While having enough water is not something that we can depend on in the Holy Land, every farmer in Israel knows that the seven species are unique in that their growth patterns are compatible with the water patterns in Israel – they can survive there on rainfall alone without irrigation. They survive on the blessing of water that comes directly from God, from His providence.

In other places, rain is result of natural processes. In Israel, the rain is a sign of God’s relationship with the Jews, dependent on our following in His ways, keeping of His commands and our prayers. This is a trait that is unique to Israel, and is only in place when the Jews inhabit the land.

Based on this, Rabbanit Shoshana Boublil concludes that the first fruits of the seven species are, therefore, the best affirmation that we have arrived in the Promised Land. They represent the blessing of the land, and that is why we go to Jerusalem to give thanks for this land with the seven species in hand. They are proof that the land has been given to the Jewish people, and of the special loving relationship between the people of Israel and the Creator of the world.

This is especially important as we approach the High Holidays. The period of Rosh Hashannah (Jewish New Year) and Yom Kippur (Day of Atonement) is a time for intense Teshuva (repentance). These are followed directly by Sukkoth when we begin to pray for the winter rains. We need to ask ourselves if our service to God has merited the gift of rain and sustenance. 

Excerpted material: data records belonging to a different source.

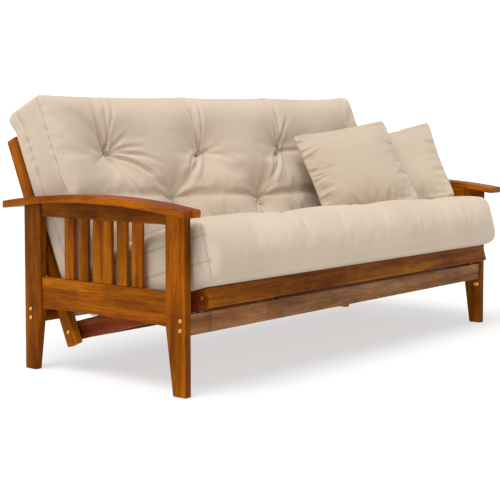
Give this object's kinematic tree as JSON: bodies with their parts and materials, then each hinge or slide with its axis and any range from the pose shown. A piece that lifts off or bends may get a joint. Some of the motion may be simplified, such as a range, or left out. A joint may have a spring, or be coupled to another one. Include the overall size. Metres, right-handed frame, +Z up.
{
  "type": "futon sofa bed",
  "caption": "Wooden futon sofa bed with arched slatted arms, a folding seat and back deck, a tufted folded mattress and two loose square pillows.",
  "frame": {"origin": "on the floor, under the middle of the whole object", "axes": "+X along the sofa's length, to the right as seen from the front; +Y to the rear; +Z up"},
  "size_m": [2.128, 1.03, 1.0016],
  "materials": {
    "honey_wood": "satin lacquer over a honey-brown stain, with grain",
    "red_brown_wood": "satin lacquer over a red-brown stain",
    "pinkish_wood": "satin lacquer over a pinkish-brown stain",
    "dark_wood": "dark stained",
    "brass": "brushed",
    "nylon": "moulded",
    "mattress_cover": "woven cotton twill",
    "pillow_cover": "woven cotton twill"
  },
  "bodies": {
    "frame": {"apron_left": "honey_wood", "apron_right": "honey_wood", "arm_slat_left_1": "honey_wood", "arm_slat_left_2": "honey_wood", "arm_slat_left_3": "honey_wood", "arm_slat_left_4": "honey_wood", "arm_slat_left_5": "honey_wood", "arm_slat_right_1": "honey_wood", "arm_slat_right_2": "honey_wood", "arm_slat_right_3": "honey_wood", "arm_slat_right_4": "honey_wood", "arm_slat_right_5": "honey_wood", "armrest_left": "red_brown_wood", "armrest_right": "red_brown_wood", "front_stretcher": "pinkish_wood", "leg_cap_left": "brass", "leg_cap_right": "brass", "leg_front_left": "honey_wood", "leg_front_right": "honey_wood", "leg_rear_left": "honey_wood", "leg_rear_right": "honey_wood", "lower_rail_left": "honey_wood", "lower_rail_right": "honey_wood", "rear_stretcher": "honey_wood", "stretcher_bolt_front_left_lower": "brass", "stretcher_bolt_front_left_upper": "brass", "stretcher_bolt_front_right_lower": "brass", "stretcher_bolt_front_right_upper": "brass", "stretcher_bolt_rear_left_lower": "brass", "stretcher_bolt_rear_left_upper": "brass", "stretcher_bolt_rear_right_lower": "brass", "stretcher_bolt_rear_right_upper": "brass"},
    "seat_saddle": {"seat_saddle_left": "nylon", "seat_saddle_right": "nylon"},
    "seat_deck": {"pivot_bolt_left": "brass", "pivot_bolt_right": "brass", "seat_corner_bolt_left": "brass", "seat_corner_bolt_right": "brass", "seat_front_rail": "honey_wood", "seat_rear_rail": "honey_wood", "seat_side_board_left": "honey_wood", "seat_side_board_right": "honey_wood", "seat_slats": "honey_wood", "seat_stop_strip": "dark_wood"},
    "back_deck": {"back_bottom_rail": "honey_wood", "back_side_board_left": "honey_wood", "back_side_board_right": "honey_wood", "back_slats": "honey_wood", "back_top_rail": "honey_wood", "roller_bolt_left": "brass", "roller_bolt_right": "brass"},
    "roller_left": {"roller_left": "nylon"},
    "roller_right": {"roller_right": "nylon"},
    "mattress_seat": {"mattress_seat": "mattress_cover"},
    "mattress_back": {"mattress_back": "mattress_cover"},
    "pillow_inner": {"pillow_inner": "pillow_cover"},
    "pillow_outer": {"pillow_outer": "pillow_cover"}
  },
  "joints": [
    {"name": "seat_tilt", "type": "hinge", "parent": "frame", "child": "seat_saddle", "pos_m": [0, -0.4111, 0.2745], "axis": [1, 0, 0], "range_deg": [0, 15.5]},
    {"name": "seat_slide", "type": "slide", "parent": "seat_saddle", "child": "seat_deck", "axis": [0, -0.9636, 0.2672], "range_m": [0, 0.32]},
    {"name": "back_fold", "type": "hinge", "parent": "seat_deck", "child": "back_deck", "pos_m": [0, 0.18195, 0.14532], "axis": [-1, 0, 0], "range_deg": [0, 81.5]},
    {"name": "mattress_slide", "type": "slide", "parent": "seat_deck", "child": "mattress_seat", "axis": [0, 0.9636, -0.2672], "range_m": [0, 0.11546]},
    {"name": "mattress_fold", "type": "hinge", "parent": "mattress_seat", "child": "mattress_back", "pos_m": [0, 0.1065, 0.3053], "axis": [-1, 0, 0], "range_deg": [0, 81.5]},
    {"name": "roller_left_spin", "type": "hinge", "parent": "back_deck", "child": "roller_left", "pos_m": [-0.96665, 0.23483, 0.26408], "axis": [1, 0, 0], "continuous": true},
    {"name": "roller_right_spin", "type": "hinge", "parent": "back_deck", "child": "roller_right", "pos_m": [0.96665, 0.23483, 0.26408], "axis": [1, 0, 0], "continuous": true},
    {"name": "pillow_inner_settle", "type": "hinge", "parent": "mattress_back", "child": "pillow_inner", "pos_m": [0.34592, 0.00161, 1.09734], "axis": [0.4939, 0.8681, 0.0502], "range_deg": [0, 56.67]},
    {"name": "pillow_outer_settle", "type": "hinge", "parent": "mattress_back", "child": "pillow_outer", "pos_m": [0.5785, -0.05148, 0.79579], "axis": [0.4851, 0.2688, 0.8321], "range_deg": [0, 55.14]}
  ],
  "couplings": [
    {"joint": "seat_tilt", "follows": "back_fold", "ratio": 0.19018},
    {"joint": "seat_slide", "follows": "back_fold", "m_per_rad": 0.22496},
    {"joint": "mattress_slide", "follows": "back_fold", "m_per_rad": 0.08117},
    {"joint": "mattress_fold", "follows": "back_fold", "ratio": 1},
    {"joint": "pillow_inner_settle", "follows": "back_fold", "ratio": 0.69536},
    {"joint": "pillow_outer_settle", "follows": "back_fold", "ratio": 0.67655}
  ]
}
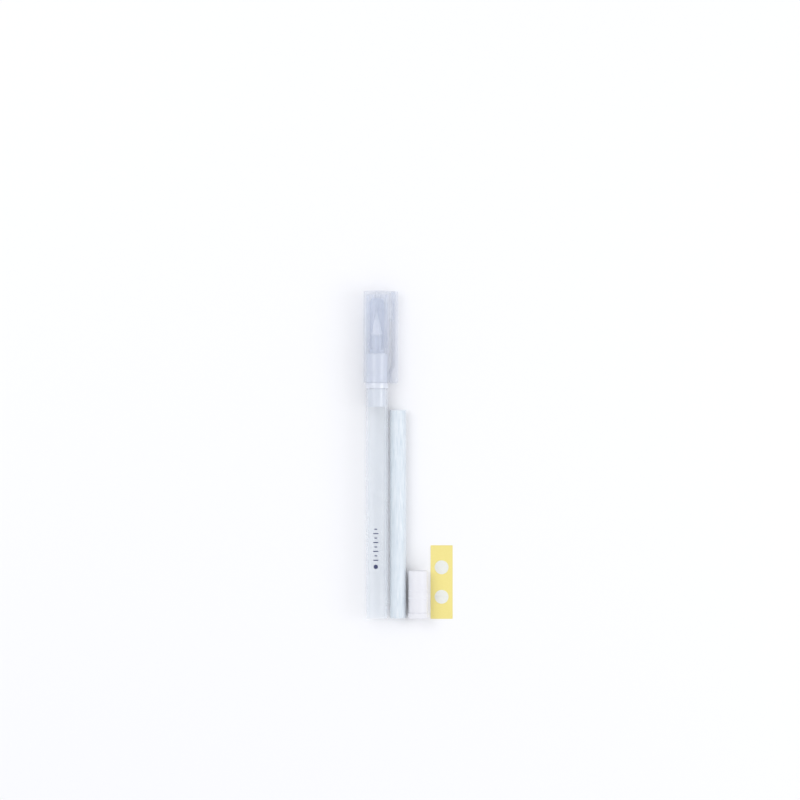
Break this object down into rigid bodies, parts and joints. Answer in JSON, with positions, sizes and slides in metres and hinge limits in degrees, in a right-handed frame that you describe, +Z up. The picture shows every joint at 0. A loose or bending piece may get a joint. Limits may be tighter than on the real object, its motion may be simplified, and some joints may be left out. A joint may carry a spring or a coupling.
{
  "type": "brush pen",
  "caption": "Translucent capped fine brush pen without ink, with its loose fibre ink core, white hollow tail plug and a small sheet of round stickers beside it.",
  "frame": {"origin": "on the surface that the pen lies on, below the middle of the whole layout's box", "axes": "+Y along the pen towards its nib and cap, +X from the pen towards the core, plug and sheet, +Z up"},
  "size_m": [0.0374, 0.1376, 0.0111],
  "materials": {
    "barrel_plastic": "frosted, see-through",
    "print": "printed film",
    "grip_plastic": "frosted, see-through",
    "nib": "soft brush fibre",
    "cap_plastic": "frosted, see-through",
    "core_film": "thin film",
    "core_fibre": "bundled fibre",
    "plug_plastic": "satin white",
    "sheet": "yellow release sheet",
    "sticker": "pale label"
  },
  "bodies": {
    "pen": {"barrel": "barrel_plastic", "barrel_gauge": "print", "grip_section": "grip_plastic", "nib_ferrule": "grip_plastic", "brush_nib": "nib"},
    "cap": {"cap_shell": "cap_plastic", "inner_cap": "cap_plastic"},
    "clip": {"pocket_clip": "cap_plastic"},
    "ink_core": {"core_film": "core_film", "core_fibre": "core_fibre"},
    "tail_plug": {"tail_plug": "plug_plastic"},
    "sticker_sheet": {"sticker_sheet": "sheet", "sticker_upper": "sticker", "sticker_lower": "sticker"}
  },
  "joints": [
    {"name": "cap_pull", "type": "slide", "parent": "pen", "child": "cap", "axis": [0, 1, 0], "range_m": [0, 0.05]},
    {"name": "clip_flex", "type": "hinge", "parent": "cap", "child": "clip", "pos_m": [-0.00492, 0.0567, 0.00238], "axis": [0.36, 0, 0.933], "range_deg": [0, 3], "stiffness_Nm_per_rad": 0.5},
    {"name": "core_draw", "type": "slide", "parent": "pen", "child": "ink_core", "axis": [0, -1, 0], "range_m": [0, 0.092]},
    {"name": "plug_draw", "type": "slide", "parent": "pen", "child": "tail_plug", "axis": [0, -1, 0], "range_m": [0, 0.03]},
    {"name": "sheet_slide", "type": "slide", "parent": "pen", "child": "sticker_sheet", "axis": [1, 0, 0], "range_m": [0, 0.02]}
  ]
}
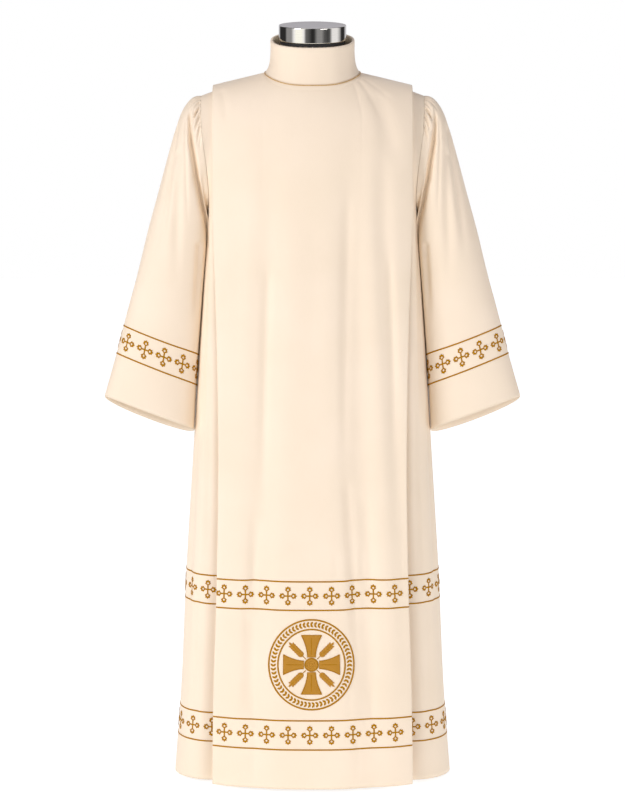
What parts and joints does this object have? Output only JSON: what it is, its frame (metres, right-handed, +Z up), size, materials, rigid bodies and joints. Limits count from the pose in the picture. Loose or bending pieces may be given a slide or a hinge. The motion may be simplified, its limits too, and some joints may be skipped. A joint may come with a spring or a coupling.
{
  "type": "alb on a dress form",
  "caption": "Long cream alb with a stand collar, gathered wide sleeves and a box-pleated front panel, on a smooth limbless dress form with a round stand.",
  "frame": {"origin": "middle of the stand's underside, on the floor", "axes": "+Z up; the front of the garment faces -Y; +X is the viewer's right in a front view"},
  "size_m": [0.83, 0.2979, 1.522],
  "materials": {
    "cloth": "fine plain weave, soft low sheen, gold satin-stitch embroidery",
    "form_cover": "smooth stretch jersey cover",
    "neck_ring": "matt black",
    "neck_cap": "turned and polished",
    "stand": "satin"
  },
  "bodies": {
    "root": {"front": "cloth", "back": "cloth", "sleeve_left": "cloth", "sleeve_right": "cloth", "collar": "cloth", "form_torso": "form_cover", "neck_ring": "neck_ring", "neck_cap": "neck_cap", "stand_pole": "stand", "stand_flange": "stand", "stand_base": "stand"}
  },
  "joints": []
}
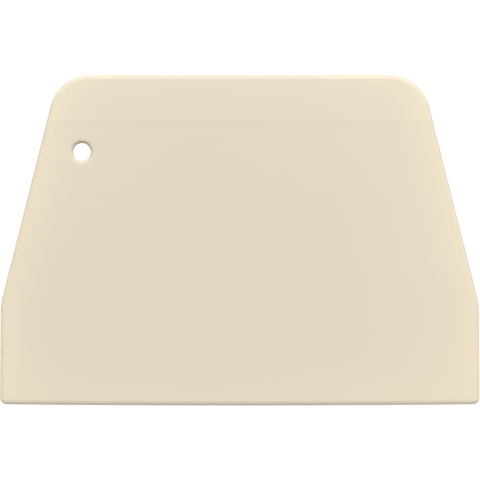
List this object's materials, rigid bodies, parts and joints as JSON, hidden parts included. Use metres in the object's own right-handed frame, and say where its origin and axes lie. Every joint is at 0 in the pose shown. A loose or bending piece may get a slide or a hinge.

As the manifestation of the covenant between God and the Jewish people, the Land of Israel is the highest possible expression of our relationship with God. “Owning” the land of Israel comes with an obligation to dedicate ourselves to God and forge a relationship with Him. More than any other fruit, the seven species reflect God’s interaction and sustenance, reminding us of our obligations while also showing us God’s love for His land and His people.